GIVEN PROBLEM:
What is needed is an exact copy of the lines from the one containing "in imported if" to the one containing "bpy.data.objects.remove(obj)", both lines included, and no other lines.

DATA LINES:
=======

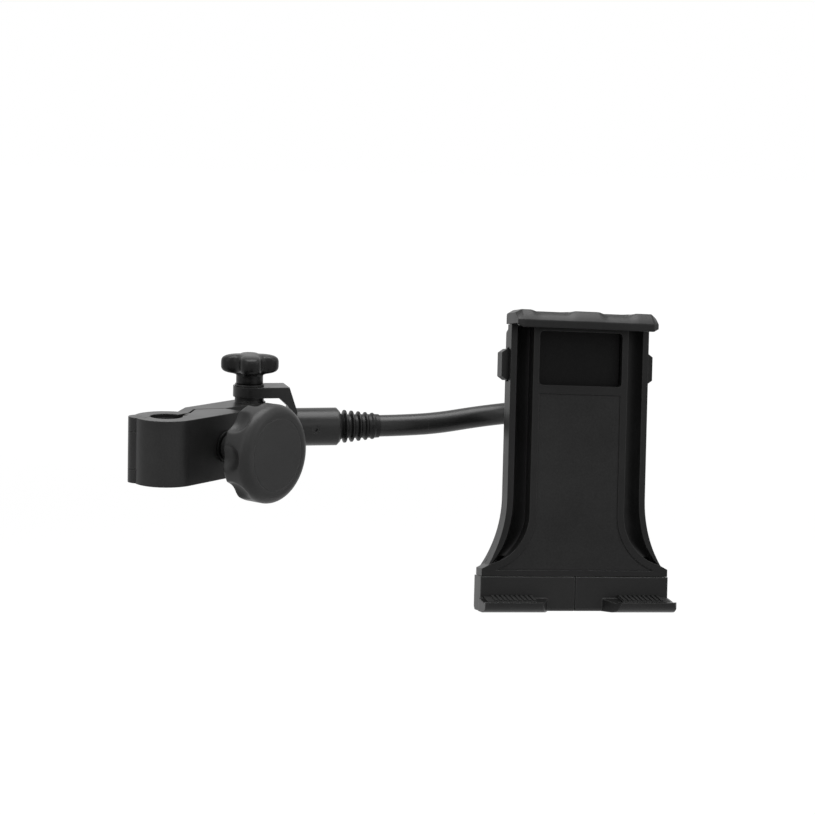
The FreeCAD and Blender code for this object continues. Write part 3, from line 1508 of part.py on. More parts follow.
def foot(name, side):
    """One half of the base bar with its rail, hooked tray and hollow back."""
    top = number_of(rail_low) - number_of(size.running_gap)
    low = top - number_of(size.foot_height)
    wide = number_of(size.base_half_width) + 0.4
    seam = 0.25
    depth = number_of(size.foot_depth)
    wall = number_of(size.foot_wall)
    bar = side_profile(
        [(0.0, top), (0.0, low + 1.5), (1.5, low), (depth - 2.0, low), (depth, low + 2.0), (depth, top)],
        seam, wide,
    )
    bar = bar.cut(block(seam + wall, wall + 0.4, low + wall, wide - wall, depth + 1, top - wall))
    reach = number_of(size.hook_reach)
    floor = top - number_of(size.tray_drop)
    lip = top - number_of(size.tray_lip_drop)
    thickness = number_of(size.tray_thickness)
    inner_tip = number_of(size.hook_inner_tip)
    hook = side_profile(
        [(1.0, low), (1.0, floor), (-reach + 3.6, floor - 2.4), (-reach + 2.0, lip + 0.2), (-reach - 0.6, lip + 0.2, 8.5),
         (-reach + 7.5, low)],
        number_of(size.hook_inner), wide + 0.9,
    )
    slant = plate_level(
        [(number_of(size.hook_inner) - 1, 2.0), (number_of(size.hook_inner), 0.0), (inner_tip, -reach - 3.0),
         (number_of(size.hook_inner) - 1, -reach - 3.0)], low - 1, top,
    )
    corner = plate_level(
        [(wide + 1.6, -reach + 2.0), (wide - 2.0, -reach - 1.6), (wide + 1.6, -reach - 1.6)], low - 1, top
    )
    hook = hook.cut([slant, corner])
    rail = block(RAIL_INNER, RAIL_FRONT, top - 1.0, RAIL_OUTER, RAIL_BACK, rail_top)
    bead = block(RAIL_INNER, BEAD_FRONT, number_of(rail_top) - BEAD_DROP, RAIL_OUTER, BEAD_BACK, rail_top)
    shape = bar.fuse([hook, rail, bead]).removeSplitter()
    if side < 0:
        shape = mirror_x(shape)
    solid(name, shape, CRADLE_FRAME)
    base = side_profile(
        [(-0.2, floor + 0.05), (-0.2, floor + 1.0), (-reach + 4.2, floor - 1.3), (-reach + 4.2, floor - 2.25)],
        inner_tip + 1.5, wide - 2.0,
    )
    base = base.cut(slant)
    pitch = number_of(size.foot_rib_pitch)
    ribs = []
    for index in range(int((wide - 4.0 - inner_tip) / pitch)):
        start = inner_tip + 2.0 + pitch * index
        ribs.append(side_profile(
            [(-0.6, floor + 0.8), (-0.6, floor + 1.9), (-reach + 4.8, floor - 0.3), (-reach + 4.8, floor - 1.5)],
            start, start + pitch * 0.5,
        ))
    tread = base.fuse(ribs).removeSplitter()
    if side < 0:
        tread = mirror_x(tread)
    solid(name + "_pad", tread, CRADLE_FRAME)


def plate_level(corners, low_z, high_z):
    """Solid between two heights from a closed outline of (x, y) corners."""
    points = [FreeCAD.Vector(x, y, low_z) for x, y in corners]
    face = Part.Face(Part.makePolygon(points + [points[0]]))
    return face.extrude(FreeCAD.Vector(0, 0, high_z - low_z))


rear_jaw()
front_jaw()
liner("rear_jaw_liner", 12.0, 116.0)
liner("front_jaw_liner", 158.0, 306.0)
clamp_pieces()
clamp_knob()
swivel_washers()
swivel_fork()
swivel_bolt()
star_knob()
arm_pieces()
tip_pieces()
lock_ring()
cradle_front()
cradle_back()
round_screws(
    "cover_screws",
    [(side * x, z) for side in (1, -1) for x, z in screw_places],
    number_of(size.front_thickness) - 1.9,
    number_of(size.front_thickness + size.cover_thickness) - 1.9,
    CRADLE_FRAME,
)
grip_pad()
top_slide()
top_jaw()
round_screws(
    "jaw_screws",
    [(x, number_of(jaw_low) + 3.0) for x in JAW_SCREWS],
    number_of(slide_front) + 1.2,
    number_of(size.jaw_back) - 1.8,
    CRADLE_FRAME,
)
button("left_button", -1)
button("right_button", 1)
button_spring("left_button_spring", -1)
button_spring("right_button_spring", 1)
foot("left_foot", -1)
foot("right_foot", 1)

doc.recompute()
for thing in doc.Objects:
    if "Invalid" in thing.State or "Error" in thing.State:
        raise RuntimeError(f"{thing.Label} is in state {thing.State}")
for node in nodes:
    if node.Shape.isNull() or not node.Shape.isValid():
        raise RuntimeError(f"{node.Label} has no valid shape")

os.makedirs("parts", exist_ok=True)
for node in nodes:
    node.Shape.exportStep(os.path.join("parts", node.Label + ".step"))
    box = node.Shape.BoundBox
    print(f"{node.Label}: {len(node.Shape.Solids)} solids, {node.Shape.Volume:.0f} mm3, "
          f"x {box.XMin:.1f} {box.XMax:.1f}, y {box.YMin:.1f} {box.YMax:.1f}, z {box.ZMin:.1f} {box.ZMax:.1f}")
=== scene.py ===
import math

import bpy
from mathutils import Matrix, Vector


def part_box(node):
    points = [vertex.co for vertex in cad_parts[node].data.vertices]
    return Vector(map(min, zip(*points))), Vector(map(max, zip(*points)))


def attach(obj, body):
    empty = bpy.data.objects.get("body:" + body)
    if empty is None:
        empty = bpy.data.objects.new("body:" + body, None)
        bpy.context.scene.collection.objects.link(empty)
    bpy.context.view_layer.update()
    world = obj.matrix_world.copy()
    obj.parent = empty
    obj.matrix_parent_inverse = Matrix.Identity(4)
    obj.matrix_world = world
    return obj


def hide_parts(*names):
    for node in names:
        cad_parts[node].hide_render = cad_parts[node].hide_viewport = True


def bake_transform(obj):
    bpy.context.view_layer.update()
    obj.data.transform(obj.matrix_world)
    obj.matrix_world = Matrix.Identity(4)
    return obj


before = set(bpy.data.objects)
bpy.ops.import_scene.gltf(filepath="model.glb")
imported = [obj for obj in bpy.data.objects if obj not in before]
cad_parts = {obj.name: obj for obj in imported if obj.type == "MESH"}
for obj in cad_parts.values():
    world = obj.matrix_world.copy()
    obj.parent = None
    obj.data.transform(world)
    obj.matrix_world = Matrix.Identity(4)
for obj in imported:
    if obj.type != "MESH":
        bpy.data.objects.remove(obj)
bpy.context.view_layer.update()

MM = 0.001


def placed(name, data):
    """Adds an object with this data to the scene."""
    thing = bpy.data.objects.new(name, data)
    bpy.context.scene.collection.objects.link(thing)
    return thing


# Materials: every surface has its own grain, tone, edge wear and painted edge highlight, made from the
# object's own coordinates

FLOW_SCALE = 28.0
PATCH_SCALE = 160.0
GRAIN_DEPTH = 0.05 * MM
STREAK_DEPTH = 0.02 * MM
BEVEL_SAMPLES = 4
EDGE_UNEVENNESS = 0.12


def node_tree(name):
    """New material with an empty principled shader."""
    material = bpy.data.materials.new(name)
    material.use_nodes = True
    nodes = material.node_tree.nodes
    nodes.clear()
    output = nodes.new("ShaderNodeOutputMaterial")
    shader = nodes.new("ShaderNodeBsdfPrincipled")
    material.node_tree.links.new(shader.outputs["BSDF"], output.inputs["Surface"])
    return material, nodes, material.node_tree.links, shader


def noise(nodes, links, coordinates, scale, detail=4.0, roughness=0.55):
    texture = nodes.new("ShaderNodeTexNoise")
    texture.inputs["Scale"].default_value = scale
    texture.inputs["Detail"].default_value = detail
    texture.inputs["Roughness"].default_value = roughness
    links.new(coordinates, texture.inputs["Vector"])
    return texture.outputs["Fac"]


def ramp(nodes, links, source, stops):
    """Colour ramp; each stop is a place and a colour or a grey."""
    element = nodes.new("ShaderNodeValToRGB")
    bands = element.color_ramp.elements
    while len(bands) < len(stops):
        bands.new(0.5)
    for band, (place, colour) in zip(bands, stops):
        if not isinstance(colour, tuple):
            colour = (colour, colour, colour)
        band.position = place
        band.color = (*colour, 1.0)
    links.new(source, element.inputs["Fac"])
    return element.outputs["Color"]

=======

THE RESPONSE:
cad_parts = {obj.name: obj for obj in imported if obj.type == "MESH"}
for obj in cad_parts.values():
    world = obj.matrix_world.copy()
    obj.parent = None
    obj.data.transform(world)
    obj.matrix_world = Matrix.Identity(4)
for obj in imported:
    if obj.type != "MESH":
        bpy.data.objects.remove(obj)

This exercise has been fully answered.